This evening, EOS Dublin was working with the Scholar testnet to get online with their DAWN v3 testnet. A seemingly innocuous run to standup another test net, nothing we haven’t done before. Yet still I hit some minor bumps in the road. Luckily they were embarrassingly obvious so the fix was trivial.
Well, how about it? Here’s an extract of the config I was working with that wasn’t, well, working. Can you spot the three erroneous lines?
get-transactions-time-limit = 3
genesis-json = “genesis.json”
block-log-dir = “blocks”
max-reversible-block-time = -1
max-pending-transaction-time = -1
http-server-address = 127.0.0.1:8888
access-control-allow-origin = *
access-control-allow-headers = Content-Type
access-control-allow-credentials = true
p2p-listen-endpoint = 127.0.0.1:9876
agent-name = “eos.dublin”
allowed-connection = any
log-level-net-plugin = info
max-clients = 25
connection-cleanup-period = 30
network-version-match = 0
sync-fetch-span = 10000
enable-stale-production = false
required-participation = 33
producer-name = REPLACE
private-key = [“<REPLACE>”, “<REPLACE>”]
plugin = eosio::producer_plugin
plugin = eosio::chain_api_plugin
plugin = eosio::http_plugin
plugin = eosio::net_api_plugin
plugin = eosio::account_history_plugin
plugin = eosio::account_history_api_plugin
Two of them should be pretty obvious. Those big ‘REPLACE’ strings clearly need to be filled with their proper values!

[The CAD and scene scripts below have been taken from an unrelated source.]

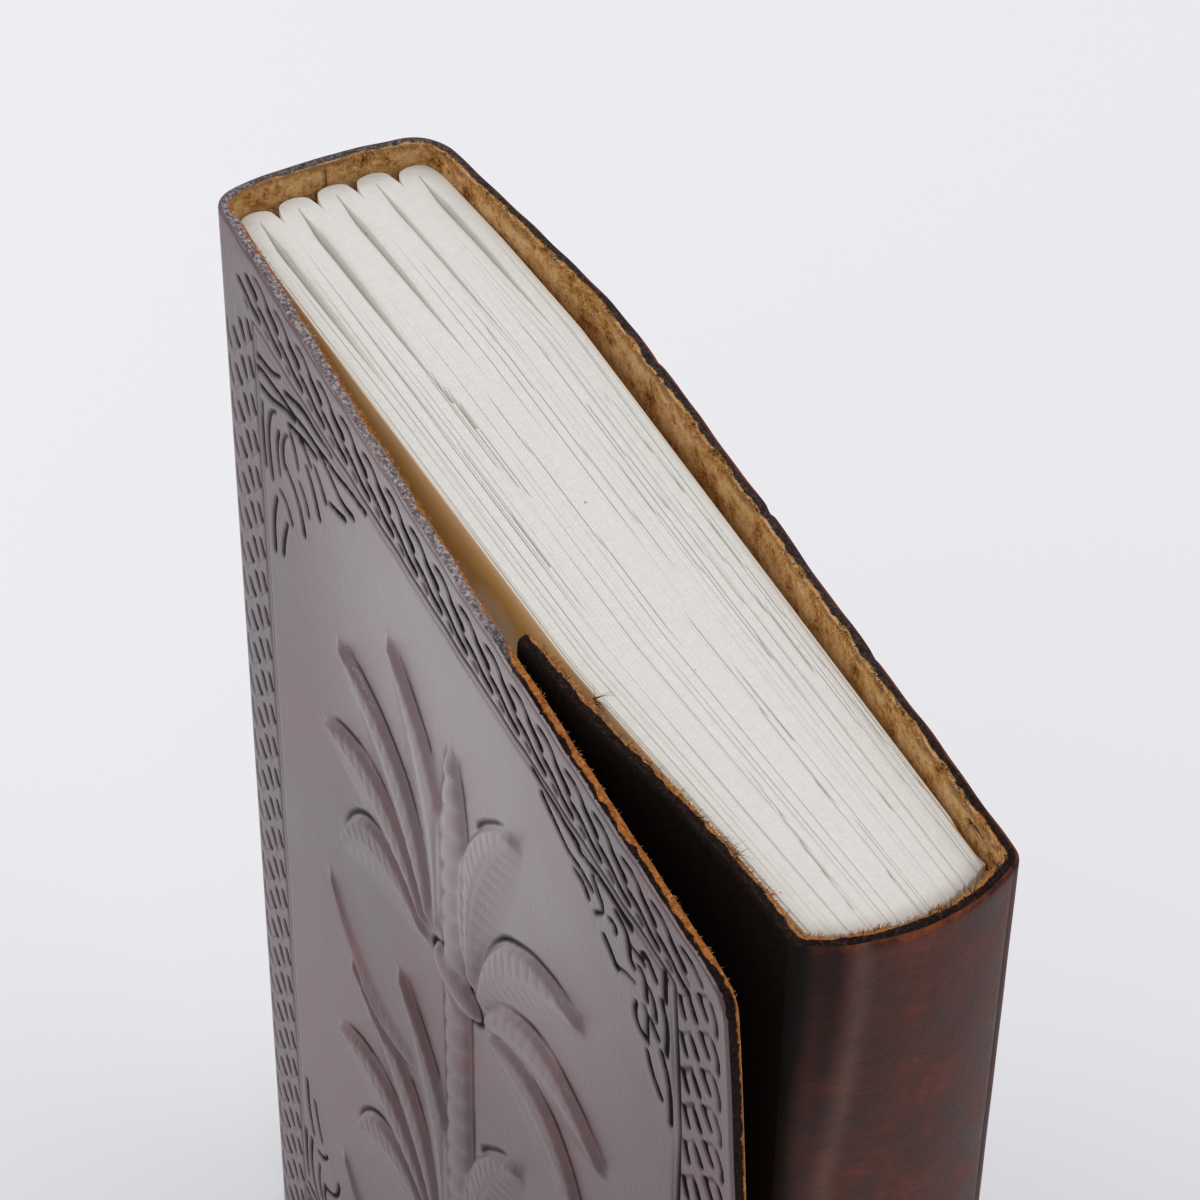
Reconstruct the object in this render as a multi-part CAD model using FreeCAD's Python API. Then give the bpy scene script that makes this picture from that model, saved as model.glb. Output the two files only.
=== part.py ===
import FreeCAD, Part
import math
import os
from FreeCAD import Matrix, Vector

# Wrap-around leather notebook, standing on its tail edge.
# One hide makes the front cover, spine, back cover, fore-edge wall and tuck flap.
# Five folded signatures of rag paper are sewn through the spine.
# X runs from the spine to the fore-edge, Y from the front cover to the back, Z upwards.

# ---- driving dimensions, mm: the pages ----
PAGE_HEIGHT = 178.0
PAGE_WIDTH = 125.8         # from the first fold to the corners of the fore-edge
FOLDS_THICKNESS = 24.8     # the signatures at their folds
PAGE_SWELL_AT = 38.0       # the block is thickest at this distance from the spine
PAGE_SWELL = 2.2           # and rises there over its folds by this
PAGE_BEND_AT = 85.0        # the front page turns inwards here
PAGE_BEND = 0.4
PAGE_FORE_DROP = 3.5       # the front page at the fore-edge lies back by this
PAGE_FORE = 20.4           # block thickness at the fore-edge
PAGE_FORE_BULGE = 3.0
PAGE_BEND_RADIUS = 200.0
# ---- the folds and their sewing ----
SIGNATURES = 5
FOLD_DEPTH = 1.3           # notch between two neighbouring folds
FRONT_FOLD_SETBACK = 2.5   # the first fold rounds back to the front page over this
BACK_FOLD_SETBACK = 3.5    # and the last one to the back page
SLIT_MOUTH = 0.5           # opening between signatures at the notch
SLIT_LENGTH = 22.0
HOLLOW_RADIUS = 0.75       # teardrop hollow inside each fold
HOLLOW_INSET = 2.6         # its centre behind the fold
HOLLOW_LENGTH = 13.0
THREAD_RADIUS = 0.4
OUTER_STATION = 34.0       # sewing holes from the hide's tail, and from its head
INNER_STATION = 62.0
THREAD_TAIL = 7.0
THREAD_SIDES = 8
HOLE_STRETCH = 1.6         # a pricked hole is this much taller than wide
# ---- the hide, cut and folded round the pages ----
LEATHER = 1.8              # thickness of the hide
COVER_OVERHANG = 3.0       # hide beyond the pages at head and tail
PAGE_REST = 0.1            # front page behind the inner face at the spine corner
SPINE_ROOM = 3.5           # leather and room on both sides of the folds
SPINE_BULGE = 0.7          # swell of the spine over the folds
SPINE_FRONT_RADIUS = 4.2
SPINE_BACK_RADIUS = 6.0
SPINE_BACK_INSET = 0.8     # the back corner of the spine lies in by this
SPINE_SWELL_RADIUS = 80.0
BACK_SWELL_BEYOND = 2.0    # the back cover's swell lies beyond the pages' by this
BACK_SWELL_ROOM = 1.9      # and its bend stands off theirs by this
BACK_SWELL_RADIUS = 160.0
FORE_SPACE = 5.2           # length of the back cover beyond the width of the pages
FORE_ROOM = 5.5            # leather and room on both sides of the pages' fore-edge
FORE_BACK_RADIUS = 2.6     # folds of the fore-edge wall
FORE_FRONT_RADIUS = 2.4
FORE_BULGE = 6.6           # tangent point of the rounded wall beyond the folds
FORE_RADIUS = 24.0
FLAP_FLAT = 15.5           # flap stretch that lies on the pages
FLAP_SETTLE = 0.25         # and comes forward over that stretch by this
FLAP_REACH = 49.6          # flap from its fold to its tip
FLAP_END = 12.6            # last stretch of the flap, before its tip
FLAP_END_RISE = 0.7
FLAP_BEND_RADIUS = 60.0
FRONT_OVERHANG = 3.0       # front cover longer than the back cover by this
FRONT_LEAN = math.radians(3.0)   # how far the closed cover stands off the pages
FREE_CORNER = 3.0          # rounding of the front cover's two free corners
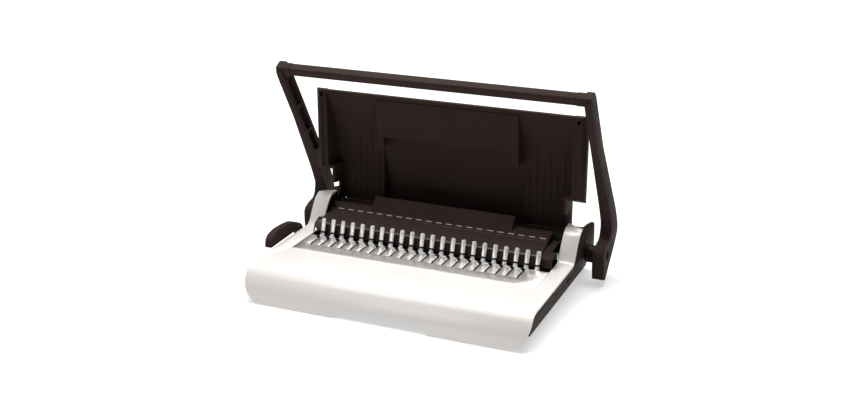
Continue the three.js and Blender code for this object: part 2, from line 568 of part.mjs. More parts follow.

Then the third issue reared its ugly head. If you haven’t spotted it yet, here’s a clue
The last issue can be a little tricky if you don’t know the rest of the setup. For the P2P connectivity, I’m not forwarding any traffic, relying on the nodeos plugin to handle that for me. Based on that knowledge, notice this line:
p2p-listen-endpoint = 127.0.0.1:9876
I’m telling the EOS networking plugin to serve on the local loopback interface 127.0.0.1. Without configuring a route from the outside world to that interface, no traffic will flow! Whoops, I must’ve changed this thinking I was changing the HTTP server address. Switching over to 0.0.0.0 ensures that the plugin will listen on all available interfaces.
Boom! There we go.
What’s the takeaway here? A single configuration issue can trip you up and cost you big time by taking your node offline. Configuration is a key element to your setup and should be treated accordingly. Automate what you can and keep your configuration files in version control! What did I do wrong? I copied the file from a default config, edited it in haste and didn’t check the results. Tut tut.